Apparently some people found it offensive and complained. 

So there you are. What can you expect from journalists, bureaucrats and academics? - all letting us down in the struggle to throw off the chains that inhibit thoughts that are busting to be expressed. 

As Soapy put it: 

"Who defends freedom of speech in Australia today? Is it really to be left to a few conservative commentators like Andrew Bolt and Janet Albrechtsen; a couple of think tanks like the Sydney Institute and the IPA and the Liberal Party?" 

Rising to a crescendo, flecks of foam gathering atthe corners of his mouth, Brandis declared: 

"At least the debates about freedom of speech and freedom of the press, which we have seen in the past couple of years, have been a sharp reminder to the Liberal Party of his historic mission. 

For the freedom wars, there has been one party which has stood steadfastly on the side of freedom." 

Polite applause as the ancient audience rushed to escape. 

But hold, fresh evidence is to hand to be met with an eerie silence from Soapy. 

Free speech at workRecently members of the Socialist Alternative and others were escorted off the Macquarie University campus for wearing and selling T-shirts with the succinct slogan "Fuck Tony Abbott". 

Young Liberals, who control the Student Advisory Board, were appalled and complained to security. 

As the Socialist Alternative and their T-shirts were booted out, they must have had ringing in their ears the inspirational words of Brandis: 

"The mentality of the left in the practice of freedom of speech, equating  to 'I don't want to see it therefore it can't be displayed', is arrogant and abusive. 

We might also call it absurd, if not for the chilling glimpse of the totalitarian mindset determined to crimp and control all conversation and thought on campus." 

*   *   *

Brandis' embrace of free speech seems to date from the Justice Bromberg's 2011 decision in Eatock v Bolt & Herald and Weekly Times.  

In fact, 20 years earlier, when Brandis was a part-time lecturer in law at the University of Queensland, his views were decidedly anti-free-speech. 

In a famous seminar he attacked the old common law rule in Bonnard v Perryman

That's the rule that says in the interests of free speech, generally speaking, injunctions should not be available in defamation cases, where damages are the proper remedy. 

In his view the rule should be scrapped by either "frontal" or "back door" attacks, so that allegedly defamatory material can be subject to the refreshing breeze of injunctive relief.   

He seemed particularly fond of the "back door", such as actions in injurious falsehood to which injunctions can be attached. 

"Freedom of speech, then, is neither a principle of general application to the grant of interlocutory injunctive relief, nor is the only interest to be considered.

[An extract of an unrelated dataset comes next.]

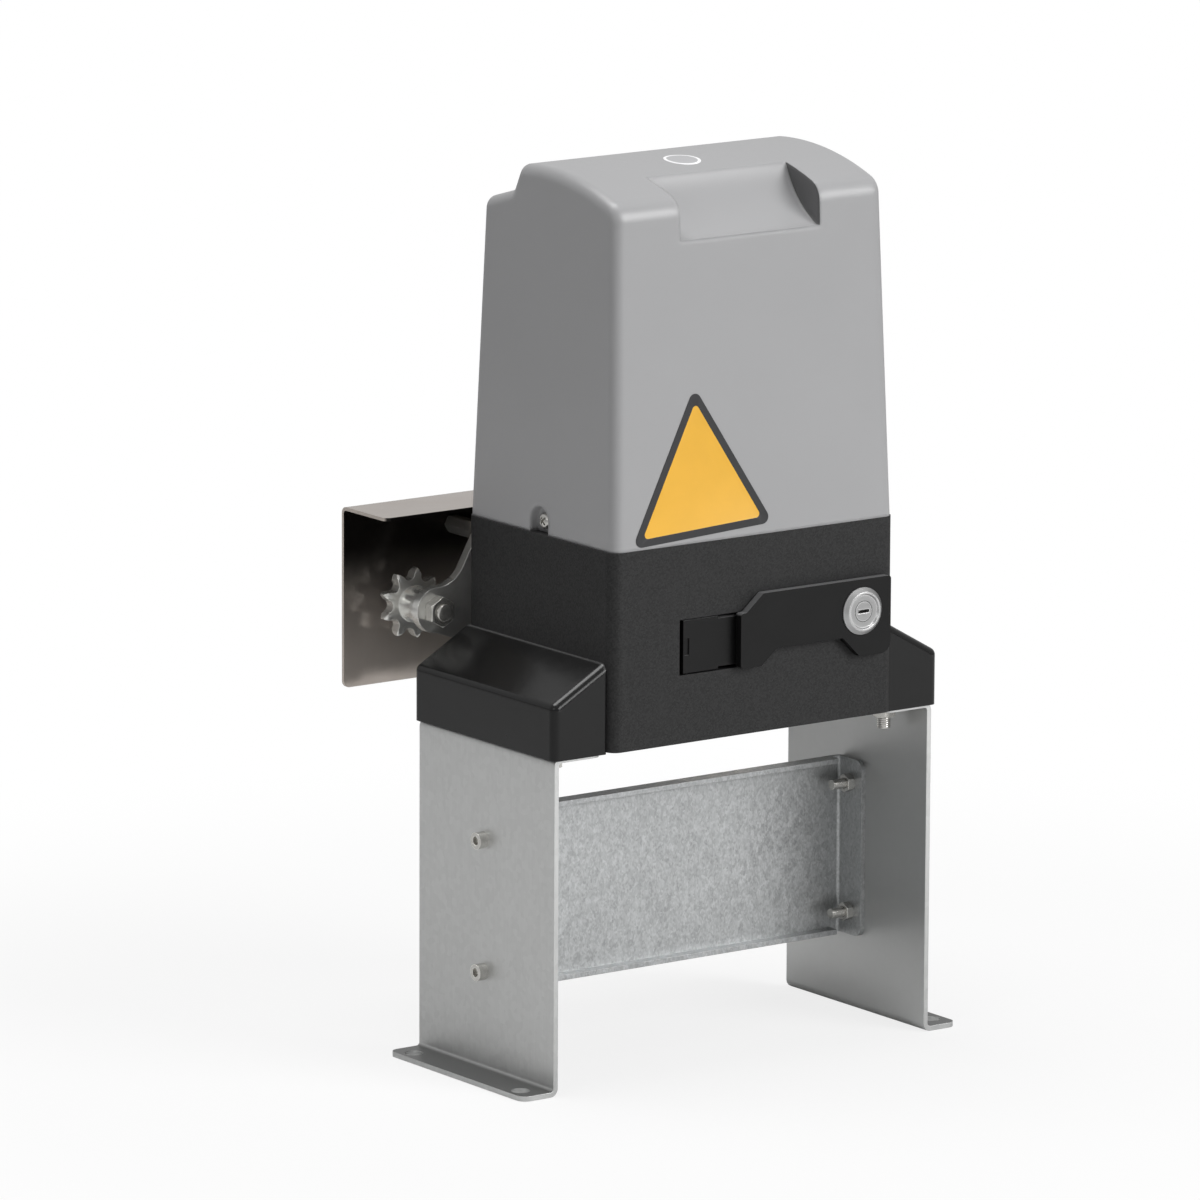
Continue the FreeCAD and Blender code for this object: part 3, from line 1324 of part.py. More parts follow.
def board_parts():
    """Relays and the fuse holder, in one group, and the plug-in terminals."""
    front = "-(housing_front - board_setback)"
    relays = []
    for step in range(3):
        relay = block(f"relay_{step}", "relay_width", "relay_depth", "relay_height")
        relays.append(placed(relay, f"{BOARD_X} - board_length / 2 + ({step} + 0.5) * relay_pitch",
                             f"{front} - relay_depth", f"{LID_TOP} + board_lift + board_height - relay_drop"))
    terminal = block("terminal_blocks", "terminal_length", "terminal_depth", "terminal_height")
    placed(terminal, f"{BOARD_X} - terminal_length / 2", f"{front} - terminal_depth",
           f"{LID_TOP} + board_lift + terminal_lift")
    return [group("relays", relays), terminal]


def capacitor():
    can = cylinder("capacitor", "capacitor_radius", "capacitor_height")
    return placed(can, f"{HALF_HOUSING} - capacitor_end_gap", "-capacitor_setback", f"{LID_TOP} + clip_wall")


def capacitor_clip():
    """A cup that holds the capacitor's foot on the lid."""
    outside = cylinder("clip_outside", "capacitor_radius + clip_wall", "clip_height")
    inside = cylinder("clip_inside", "capacitor_radius + running_clearance", "clip_height", "clip_wall")
    clip = cut("capacitor_clip", outside, inside)
    return placed(clip, f"{HALF_HOUSING} - capacitor_end_gap", "-capacitor_setback", LID_TOP)


def transformer():
    """Laminated core with its coil, on the lid behind the capacitor."""
    core = block("transformer_stack", "transformer_length", "transformer_depth / 2", "transformer_height")
    placed(core, "0", "transformer_depth / 4", "0")
    coil = block("transformer_coil", "transformer_length * 0.64", "transformer_depth", "transformer_height * 0.68")
    placed(coil, "transformer_length * 0.18", "0", "transformer_height * 0.16")
    return placed(fuse("transformer", [core, coil]), f"{HALF_HOUSING} - transformer_end_gap", "transformer_setback", LID_TOP)


# ---------------------------------------------------------------- chain side

def idler_arm():
    """The plate on the back of the housing that carries an idler at each end."""
    arm = body("idler_arm")
    face = sketch(arm, "XZ", f"-{ARM_BACK}")
    end = "idler_spacing / 2"
    outline(face, [
        (f"-{end}", f"{IDLER_Z} + arm_end_radius"),
        (f"-{end}", f"{IDLER_Z} - arm_end_radius"),
        ("-arm_bottom_half", "bracket_height + arm_bottom"),
        ("arm_bottom_half", "bracket_height + arm_bottom"),
        (end, f"{IDLER_Z} - arm_end_radius"),
        (end, f"{IDLER_Z} + arm_end_radius"),
        ("arm_waist_half", f"{IDLER_Z} + arm_end_radius"),
        ("arm_top_half", "bracket_height + arm_top"),
        ("-arm_top_half", "bracket_height + arm_top"),
        ("-arm_waist_half", f"{IDLER_Z} + arm_end_radius"),
    ], arcs={0: (None, 1), 4: (None, 1)})
    plate = pad(face, "arm_thickness")

    def bends(*names):
        places = [size(name) for name in names]
        return lambda edge: runs_along(edge, "y") and any(near(abs(edge.CenterOfMass.x), x) for x in places)

    plate = fillet(plate, bends("arm_waist_half"), "arm_waist_rounding")
    fillet(plate, bends("arm_bottom_half", "arm_top_half"), "arm_rounding")
    bore(arm, "XZ", f"-{ARM_FRONT}", "0", SHAFT_Z, "arm_bore_radius", "arm_thickness")
    for side in (-1, 1):
        bore(arm, "XZ", f"-{ARM_FRONT}", f"{side} * idler_spacing / 2", IDLER_Z,
             "idler_bolt_radius + running_clearance", "arm_thickness")
        for height in ("arm_screw_top", "arm_screw_bottom"):
            bore(arm, "XZ", f"-{ARM_FRONT}", f"{side} * arm_screw_spacing_x / 2",
                 f"bracket_height + {height}", "arm_screw_radius + running_clearance", "arm_thickness")
    return arm


def arm_screws():
    screws = []
    for side in (-1, 1):
        for height in ("arm_screw_top", "arm_screw_bottom"):
            screw = socket_screw(f"arm_screw_{len(screws)}", "arm_head_radius", "arm_head_height",
                                 "arm_screw_radius", "arm_screw_length")
            screws.append(placed(screw, f"{side} * arm_screw_spacing_x / 2", ARM_BACK,
                                 f"bracket_height + {height}", TURN["+y"]))
    return group("arm_screws", screws)


HUB_START = f"({ARM_BACK} + idler_washer_thickness + idler_end_play)"
HUB_END = "(chain_plane + tooth_width / 2)"


def idler_bolts():
    bolts = []
    washers = []
    nuts = []
    for side in (-1, 1):
        name = f"idler_{len(bolts)}"
        across = f"{side} * idler_spacing / 2"
        length = f"{HUB_END} + idler_end_play - {ARM_FRONT} + idler_nut_height + idler_bolt_end"
        head = hexagon(f"{name}_head", "idler_nut_flats", "idler_head_height")
        shank = cylinder(f"{name}_shank", "idler_bolt_radius", length, f"-({length})")
        bolts.append(placed(fuse(f"{name}_bolt", [head, shank]), across, f"{HUB_END} + idler_end_play", IDLER_Z,
                            TURN["+y"]))
        washers.append(ring(f"{name}_washer", "idler_washer_radius", "idler_bolt_radius + running_clearance",
                            "idler_washer_thickness", across, ARM_BACK, IDLER_Z, "+y"))
        nuts.append(placed(nut(f"{name}_nut", "idler_nut_flats", "idler_nut_height",
                               "idler_bolt_radius + running_clearance"),
                           across, ARM_FRONT, IDLER_Z, TURN["-y"]))
    return [group("idler_bolts", bolts), group("idler_washers", washers), group("idler_nuts", nuts)]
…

Why should it not merely be part of the equation according to which the court assesses the balance of convenience? ... 

It seems almost absurd that not only should an interlocutory injunction not be granted, but that the justification for its refusal should lie in the noble rhetoric of liberal democratic values." 

So, which is the real Soapy Brandis - the hero of Rupert's oppressed scribblers or the back door man armed with a quiver of injunctions?